Lots of Republicans would like to speak out about his mortifying I-won-by-a-lot schtick of the last eight days, but they dare not, because the nation's political landscape of the next two years depends on one last race over which the VSG has. great deal of influence:


There are two reasons why most Senate Republicans refuse to acknowledge Joe Biden as president-elect: Georgia and Georgia. 

Simply put, the party needs President Donald Trump’s help to clinch two runoff elections in Georgia on Jan. 5 that will determine the fate of the Senate GOP’s majority. And accepting the presidential results ahead of Trump, a politician driven by loyalty, could put Republicans at odds with the president and his core supporters amid the must-win elections down South.

On Tuesdaymost GOP senators continued to support Trump’s legal fights against his electoral losses, despite no evidence of the widespread voting malfeasance that Trump claims has swung tens of thousands of votes to Biden in multiple states. That’s because when the presidential election is finally certified, Republicans hope that Trump will put on his red jersey this winter and help deliver his conservative base for Georgia’s Republican senators, David Perdue and Kelly Loeffler.“We need his voters. And he has a tremendous following out there,” said Senate Majority Whip John Thune of South Dakota. “Right now, he’s trying to get through the final stages of his election and determine the outcome there.
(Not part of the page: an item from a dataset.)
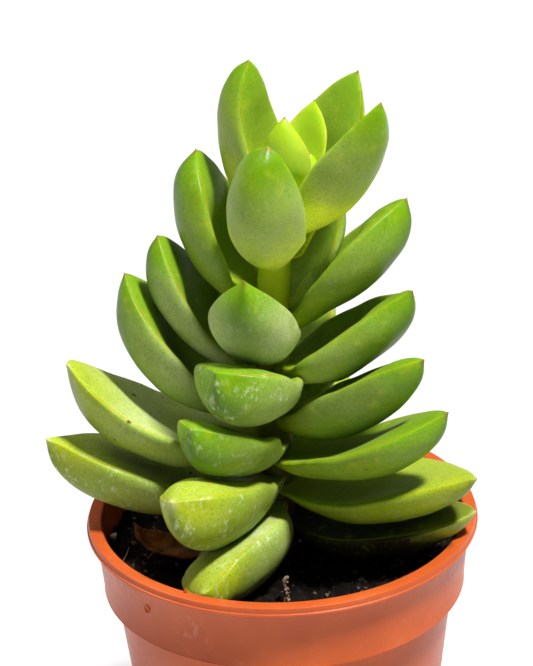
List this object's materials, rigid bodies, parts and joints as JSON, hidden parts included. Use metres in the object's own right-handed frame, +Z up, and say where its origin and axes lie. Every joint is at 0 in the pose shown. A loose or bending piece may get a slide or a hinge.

But when that’s all said and done, however it comes out, we want him helping in Georgia.”

And now comes a series of Pentagon firings that has produced the same effect:

There is widespread alarm among congressional Republicans at how President Donald Trump this week abruptly replaced Pentagon leaders with political allies, and sent signals he might do the same in the intelligence community, but for now lawmakers are refraining from overtly criticizing the moves for fear doing so could harm the party's chances of holding onto its two Senate seats in Georgia.

Republicans' response to the ouster of Mark Esper as defense secretary has been noticeably circumspect, especially when compared to the explosion of criticism hurled at Trump when he fired Esper's predecessor, Jim Mattis, two years ago. To date, Republican lawmakers have offered praise for Esper's tenure and little else.
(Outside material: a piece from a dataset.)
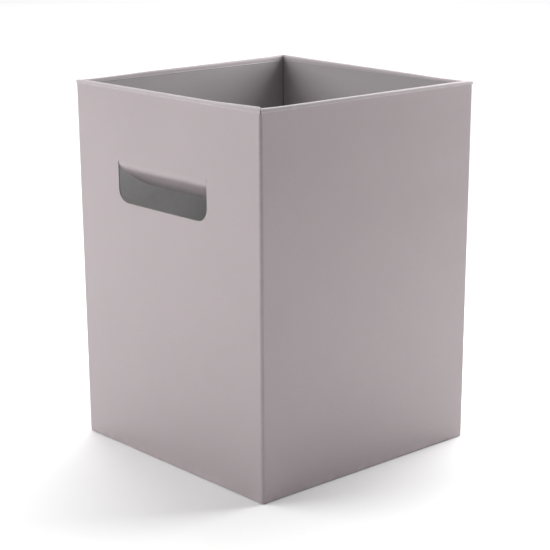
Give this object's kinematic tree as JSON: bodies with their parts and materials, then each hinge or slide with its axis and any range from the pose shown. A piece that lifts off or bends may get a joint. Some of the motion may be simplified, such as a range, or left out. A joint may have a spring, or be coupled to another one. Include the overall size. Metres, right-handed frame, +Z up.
{
  "type": "wastebasket",
  "caption": "Square folding waste box of pearlescent board with turned-in rims, a hooked base and push-in hand flaps in two opposite walls.",
  "frame": {"origin": "centre of the underside, on the surface it stands on", "axes": "+Z up out of the open mouth; the two walls with hand holes are at -X (left) and +X (right), the plain walls at -Y (front) and +Y (back)"},
  "size_m": [0.18, 0.18, 0.24],
  "materials": {
    "pearl_face": "satin",
    "pearl_rim": "satin",
    "pearl_lining": "satin",
    "board_back": "matte"
  },
  "bodies": {
    "shell": {"front_wall": "pearl_face", "right_wall": "pearl_face", "back_wall": "pearl_face", "left_wall": "pearl_face", "glue_tab": "board_back", "front_base_flap": "board_back", "back_base_flap": "board_back", "left_base_flap": "board_back", "right_base_flap": "board_back", "left_base_wing": "board_back", "right_base_wing": "board_back"},
    "front_rim": {"front_rim_fold": "pearl_rim"},
    "front_hem": {"front_lining": "pearl_lining"},
    "right_rim": {"right_rim_fold": "pearl_rim"},
    "right_hem": {"right_lining": "pearl_lining"},
    "back_rim": {"back_rim_fold": "pearl_rim"},
    "back_hem": {"back_lining": "pearl_lining"},
    "left_rim": {"left_rim_fold": "pearl_rim"},
    "left_hem": {"left_lining": "pearl_lining"},
    "left_flap": {"left_hand_flap": "pearl_face"},
    "right_flap": {"right_hand_flap": "pearl_face"}
  },
  "joints": [
    {"name": "front_rim_crease", "type": "hinge", "parent": "shell", "child": "front_rim", "pos_m": [0, -0.08999, 0.2373], "axis": [1, 0, 0], "range_deg": [0, 90]},
    {"name": "front_lining_crease", "type": "hinge", "parent": "front_rim", "child": "front_hem", "pos_m": [0, -0.08719, 0.2373], "axis": [1, 0, 0], "range_deg": [0, 90]},
    {"name": "right_rim_crease", "type": "hinge", "parent": "shell", "child": "right_rim", "pos_m": [0.08999, 0, 0.2373], "axis": [0, 1, 0], "range_deg": [0, 90]},
    {"name": "right_lining_crease", "type": "hinge", "parent": "right_rim", "child": "right_hem", "pos_m": [0.08719, 0, 0.2373], "axis": [0, 1, 0], "range_deg": [0, 90]},
    {"name": "back_rim_crease", "type": "hinge", "parent": "shell", "child": "back_rim", "pos_m": [0, 0.08999, 0.2373], "axis": [-1, 0, 0], "range_deg": [0, 90]},
    {"name": "back_lining_crease", "type": "hinge", "parent": "back_rim", "child": "back_hem", "pos_m": [0, 0.08719, 0.2373], "axis": [-1, 0, 0], "range_deg": [0, 90]},
    {"name": "left_rim_crease", "type": "hinge", "parent": "shell", "child": "left_rim", "pos_m": [-0.08999, 0, 0.2373], "axis": [0, -1, 0], "range_deg": [0, 90]},
    {"name": "left_lining_crease", "type": "hinge", "parent": "left_rim", "child": "left_hem", "pos_m": [-0.08719, 0, 0.2373], "axis": [0, -1, 0], "range_deg": [0, 90]},
    {"name": "left_hand_flap_crease", "type": "hinge", "parent": "shell", "child": "left_flap", "pos_m": [-0.08859, 0, 0.189], "axis": [0, -1, 0], "range_deg": [-55, 100]},
    {"name": "right_hand_flap_crease", "type": "hinge", "parent": "shell", "child": "right_flap", "pos_m": [0.08859, 0, 0.189], "axis": [0, 1, 0], "range_deg": [-55, 100]}
  ]
}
Congressional aides say the anodyne public expressions represent a concerted attempt to self-muzzle, as the political party that prides itself on being strong on national security grapples with its fear of antagonizing an erratic and impulsive lame-duck president while battling to keep control of the Senate.

"They see the extraordinarily high stakes in the Georgia Senate runoffs," American Enterprise Institute congressional expert Norm Ornstein said Wednesday. "Creating a deep internal division in the party right now could jeopardize those seats, and the calculus they've made is that sticking with Trump is a better course of action at this stage."

GOP leaders have set an "unspoken standard," as it was put by one of several congressional Republican aides who spoke on the condition of anonymity to discuss internal conversations, not to "rock the boat too much before Georgia."

But the president's decision to replace Defense Department leaders with Trump loyalists - including one person previously deemed too controversial for Senate confirmation - nonetheless has grievously upset most Republican members, the aides explained, particularly as it appears clear that Trump fired Esper in retribution for their policy differences.

Look, the hour is late and those Senate seats are crucial. My last few posts here at LITD have been about  that. And Trump enthusiasts are going to be key to securing those victories. And for once, my answer to the question, "Is it worth the price that must be paid to halt the advance of leftism?" my answer is yes. As I say, it's the first time. I never bought the it's-a-binary-choice-so-you-have-to-get-behind-Trump argument. I wrote somebody in on the president line of my ballot in 2016 and again this year. But I understand what Republican legislators have to do here and would not want to see them do otherwise. And it is a matter of standing on principle. 

But it makes me want to vomit. Donald Trump has made post-American politics considerably uglier than it had been. He has spent the last five years forcing unpalatable choices on decent people, all in the service of his insatiable thirst for self-glorification.

My message to the Republican Party: After January 5, you don't have to drop to your knees for this grotesque figure anymore. If you do, it's because you have hopelessly abandoned anything you ever claimed to stand for.